• What is asked
Extract exactly the range of lines bounded by the line containing "cad_parts[node].hide_render = cad_parts[node].hide_viewport" and the final line of the listing, both ends included, and no other lines.

• Data excerpt
#####
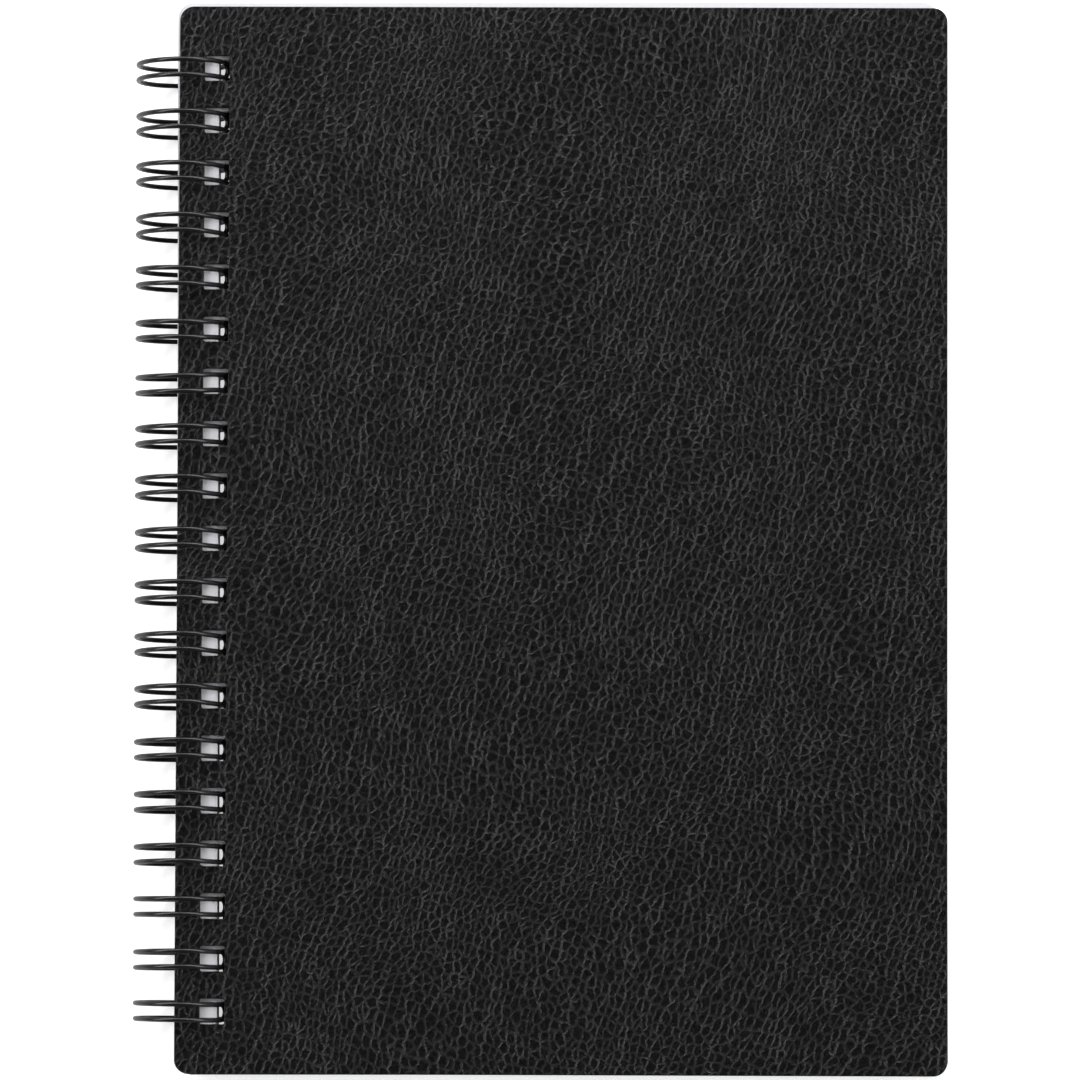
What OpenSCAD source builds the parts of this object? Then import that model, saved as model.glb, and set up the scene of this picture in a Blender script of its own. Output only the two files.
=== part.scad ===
// Side-bound notebook on a twin-loop wire, lying flat with its front cover up.
// X runs from the spine to the fore edge, Y from the tail to the head, Z up.
// The origin is under the middle of the whole notebook, on the table that the rings touch.

/* [Covers] */
// Width of a cover, from its spine edge to its fore edge
cover_w = 124.5; // [90:0.5:160]
// Height of a cover, from its tail to its head
cover_h = 172.5; // [120:0.5:220]
// Thickness of one leatherette board
cover_t = 1.2; // [0.8:0.1:2]
// Radius of the corners of the boards and sheets
corner_r = 2.3; // [1:0.1:5]

/* [Sheets] */
// Thickness of the whole stack of sheets
sheets_t = 5.5; // [4:0.5:8]
// How far the sheets stand out past the covers at the head
sheets_past_head = 1.2; // [0:0.1:2]
// How far the sheets stop short of the covers at the tail
sheets_short_tail = 0.8; // [0:0.1:2]
// How far the sheets stop short of the covers at the fore edge
sheets_short_fore = 1.5; // [0:0.1:3]

/* [Punched holes] */
// Step from one hole to the next, three to the inch
hole_pitch = 8.467; // [8.467:0.001:12.7]
// Width of a hole, across the spine
hole_w = 4; // [3.8:0.1:4.6]
// Height of a hole, along the spine
hole_h = 4.1; // [3.7:0.1:4.8]
// Board left between a cover's spine edge and its holes
cover_margin = 4.05; // [3.5:0.05:5]
// Paper left between the sheets' spine edge and their holes
sheet_margin = 6.55; // [4.5:0.05:7]
// Least distance from the covers' head or tail to the middle of the last hole
end_margin = 9.5; // [7:0.5:12]

/* [Binding wire] */
// Diameter of the coated wire
wire_d = 0.8; // [0.6:0.05:1]
// How far the covers' spine edges reach past the middle of the rings
spine_past_ring = 0.5; // [0:0.1:0.8]
// Angle above the level at which a finger leaves the round of its ring
finger_leave_a = 30; // [26:1:34]
// Length of the straight end of a finger, up to its hairpin bend
finger_end_l = 0.9; // [0.6:0.1:1.4]
// Angle of the ring's end at its root, where the wire turns to the next ring
root_a = -2; // [-6:1:0]

/* [Clearances] */
// Air between a cover and the sheets
leaf_gap = 0.05; // [0.02:0.01:0.2]
// Least gap between the rings and a cover's holes while the cover swings
swing_play = 0.3; // [0.1:0.05:0.4]
// Gap between the two spine edges when the front cover lies opened flat
open_gap = 0.4; // [0.2:0.1:0.6]
// Gap between the rings and the holes of the sheets that hang on them
hang_play = 0.1; // [0.05:0.05:0.3]
// Gap between a ring's wires and the side of a hole
side_play = 0.4; // [0.3:0.05:0.6]
// Gap around the wire where it runs between two sheets
nest_play = 0.1; // [0.05:0.05:0.2]

/* [Hidden] */

// Overshoot of a cut past the face that it opens
cut_over = 1;
// Smoothness of corners, of the wire's section and of the rings
corner_fn = 48;
wire_fn = 24;
ring_fn = 96;

wire_r = wire_d / 2;

// Where two stretches of wire meet: the ball over the joint, and the gap that it bridges
joint_r = wire_r * 1.01;
joint_gap = 0.01;

// The stack: half the sheets, then a gap, then a board
sheets_half = sheets_t / 2;
cover_in = sheets_half + leaf_gap;
cover_out = cover_in + cover_t;

// The covers swing about a line a little to the spine side of the rings' middle
hinge_back = spine_past_ring + open_gap / 2;
// A hole's outer corner swings on this radius, and the ring clears it all the way round
swing_r = norm([cover_margin + open_gap / 2, cover_out]);
ring_r = swing_r + hinge_back + swing_play + wire_r;
ring_out = ring_r + wire_r;

// The sheets lie pushed away from the spine, their holes against the inside of the rings
sheet_hole_x = sqrt(pow(ring_r - wire_r, 2) - pow(sheets_half, 2)) - hang_play;
sheet_spine_x = sheet_hole_x - sheet_margin;
cover_spine_x = -spine_past_ring;
cover_fore_x = cover_spine_x + cover_w;
cover_hole_x = cover_spine_x + cover_margin;
sheet_fore_x = cover_fore_x - sheets_short_fore;

// The row of holes is centred between head and tail
hole_count = 1 + floor((cover_h - 2 * end_margin) / hole_pitch);
row_l = (hole_count - 1) * hole_pitch;

// Each ring has two wires, which end in a hairpin at one end and turn apart at the other
leg_half = hole_h / 2 - side_play - wire_r;
bend_r = hole_h / 2 - leg_half;
run_l = hole_pitch - hole_h;

// The rings' middle, seen from the origin
ring_pos = [
    (ring_out - cover_fore_x) / 2,
    -sheets_past_head / 2,
    ring_out
];

// Builds its children once at each hole of the row
module at_holes() {
    for (i = [0 : hole_count - 1])
        translate([0, i * hole_pitch - row_l / 2, 0])
            children();
}

// A leaf or stack of leaves with round corners and its row of square holes.
// low and high are its lower spine corner and its upper fore corner in plan.
module punched_leaf(low, high, hole_x, z, t) {
    size = high - low;
    difference() {
        translate([low.x, low.y, z])
            linear_extrude(t)
                round_rectangle(size);
        at_holes()
            translate([hole_x, -hole_h / 2, z - cut_over])
                cube([hole_w, hole_h, t + 2 * cut_over]);
    }
}

module round_rectangle(size) {
    translate([corner_r, 0])
        square([size.x - 2 * corner_r, size.y]);
    translate([0, corner_r])
        square([size.x, size.y - 2 * corner_r]);
    for (x = [corner_r, size.x - corner_r])
        for (y = [corner_r, size.y - corner_r])
            translate([x, y])
                circle(corner_r, $fn = corner_fn);
}

// A board whose lower face is at height z
module board(z) {
    punched_leaf(
        [cover_spine_x, -cover_h / 2],
        [cover_fore_x, cover_h / 2],
        cover_hole_x, z, cover_t
    );
}

// Part of a wire ring of radius r in the XY plane, from one angle to another
module wire_arc(r, from_a, to_a, fn) {
    rotate([0, 0, from_a])
        rotate_extrude(angle = to_a - from_a, $fn = fn)
            translate([r, 0])
                circle(wire_r, $fn = wire_fn);
}

// Turns what is drawn in the XY plane up into the YZ plane
module into_yz() {
    rotate([90, 0, 90])
        children();
}

// The round of a ring, from the straight end of its finger round to its root
module ring_leg() {
    rotate([90, 0, 0])
        wire_arc(ring_r, finger_leave_a, 360 + root_a, ring_fn);
}

// A straight length of wire along Z, with a ball where each end meets the next stretch.
// It stops a hair short of both, and the balls are a hair proud, so that no surfaces only touch.
module straight_wire(l) {
    translate([0, 0, joint_gap])
        cylinder(r = wire_r, h = l - 2 * joint_gap, $fn = wire_fn);
    for (z = [0, l])
        translate([0, 0, z])
            sphere(joint_r, $fn = wire_fn);
}

// The straight end of a finger: two wires joined by a hairpin bend
module finger_end() {
    translate([ring_r * cos(finger_leave_a), 0, ring_r * sin(finger_leave_a)])
        rotate([0, 180 - finger_leave_a, 0]) {
            for (side = [-1, 1])
                translate([0, side * leg_half, 0])
                    straight_wire(finger_end_l);
            translate([0, 0, finger_end_l])
                into_yz()
                    wire_arc(leg_half, 0, 180, wire_fn);
        }
}

// Puts its children at a ring's root, with Z along the wire
module at_root() {
    translate([ring_r * cos(root_a), 0, ring_r * sin(root_a)])
        rotate([0, -root_a, 0])
            children();
}

// A quarter bend from a ring's leg, where Z points along the wire, over towards +Y
module root_bend() {
    translate([0, bend_r, 0])
        into_yz()
            wire_arc(bend_r, 90, 180 - asin(joint_gap / bend_r), wire_fn);
    sphere(joint_r, $fn = wire_fn);
}

// The wire from one ring's root to the next: a bend, a run along the spine and a bend back
module root_run() {
    at_root() {
        translate([0, leg_half, 0])
            root_bend();
        translate([0, hole_h / 2, bend_r])
            rotate([-90, 0, 0])
                straight_wire(run_l);
        translate([0, hole_pitch - leg_half, 0])
            mirror([0, 1, 0])
                root_bend();
    }
}

module front_cover() {
    color("#2b2b2d")
        translate(ring_pos)
            board(cover_in);
}

module back_cover() {
    color("#2b2b2d")
        translate(ring_pos)
            board(-cover_out);
}

// All the sheets as one stack. Two of them part around the wire that runs from ring to ring.
module page_block() {
    color("#f1f0f6")
        translate(ring_pos)
            difference() {
                punched_leaf(
                    [sheet_spine_x, -cover_h / 2 + sheets_short_tail],
                    [sheet_fore_x, cover_h / 2 + sheets_past_head],
                    sheet_hole_x, -sheets_half, sheets_t
                );
                at_root()
                    translate([0, -row_l / 2, bend_r])
                        rotate([-90, 0, 0])
                            cylinder(r = wire_r + nest_play, h = row_l, $fn = wire_fn);
            }
}

// One wire from end to end: out along each ring, round its hairpin, back and on to the next
module binding_wire() {
    color("#1b1b1d")
        translate(ring_pos)
            union() {
                at_holes() {
                    for (side = [-1, 1])
                        translate([0, side * leg_half, 0])
                            ring_leg();
                    finger_end();
                }
                for (i = [0 : hole_count - 2])
                    translate([0, i * hole_pitch - row_l / 2, 0])
                        root_run();
            }
}

back_cover();
page_block();
binding_wire();
front_cover();
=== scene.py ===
# %% [markdown]
# # A notebook bound on a twin-loop wire
#
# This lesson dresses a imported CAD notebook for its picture. The CAD says where everything is: two
# boards, a stack of sheets, and one long wire bent into nineteen double loops. Here each of them
# gets the detail that a plain solid lacks: leather grain, soft cut edges, separate sheets of paper,
# and the small differences from loop to loop that any bent wire has.
#
# Everything is in metres and in the CAD's own frame: X from the spine to the fore edge, Y from the
# tail to the head, Z up out of the front cover.

# %% Load the frame
import math
import random

import bmesh
import bpy
from mathutils import Matrix, Vector


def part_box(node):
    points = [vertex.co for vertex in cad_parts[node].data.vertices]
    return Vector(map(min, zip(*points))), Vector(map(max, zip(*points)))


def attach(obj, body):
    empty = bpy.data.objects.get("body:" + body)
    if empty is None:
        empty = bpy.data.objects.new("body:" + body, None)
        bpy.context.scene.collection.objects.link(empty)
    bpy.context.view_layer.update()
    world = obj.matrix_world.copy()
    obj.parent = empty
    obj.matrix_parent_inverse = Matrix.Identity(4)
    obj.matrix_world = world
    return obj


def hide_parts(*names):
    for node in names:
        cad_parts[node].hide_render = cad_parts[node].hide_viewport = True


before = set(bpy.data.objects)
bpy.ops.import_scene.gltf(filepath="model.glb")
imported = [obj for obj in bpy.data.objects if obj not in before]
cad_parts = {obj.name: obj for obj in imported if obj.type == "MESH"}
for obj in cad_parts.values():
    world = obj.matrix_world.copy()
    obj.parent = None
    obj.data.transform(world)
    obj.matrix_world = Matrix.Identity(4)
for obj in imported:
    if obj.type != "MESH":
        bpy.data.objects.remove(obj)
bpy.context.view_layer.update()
MM = 0.001
print("nodes:", sorted(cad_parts))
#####
• Written reply
        cad_parts[node].hide_render = cad_parts[node].hide_viewport = True


before = set(bpy.data.objects)
bpy.ops.import_scene.gltf(filepath="model.glb")
imported = [obj for obj in bpy.data.objects if obj not in before]
cad_parts = {obj.name: obj for obj in imported if obj.type == "MESH"}
for obj in cad_parts.values():
    world = obj.matrix_world.copy()
    obj.parent = None
    obj.data.transform(world)
    obj.matrix_world = Matrix.Identity(4)
for obj in imported:
    if obj.type != "MESH":
        bpy.data.objects.remove(obj)
bpy.context.view_layer.update()
MM = 0.001
print("nodes:", sorted(cad_parts))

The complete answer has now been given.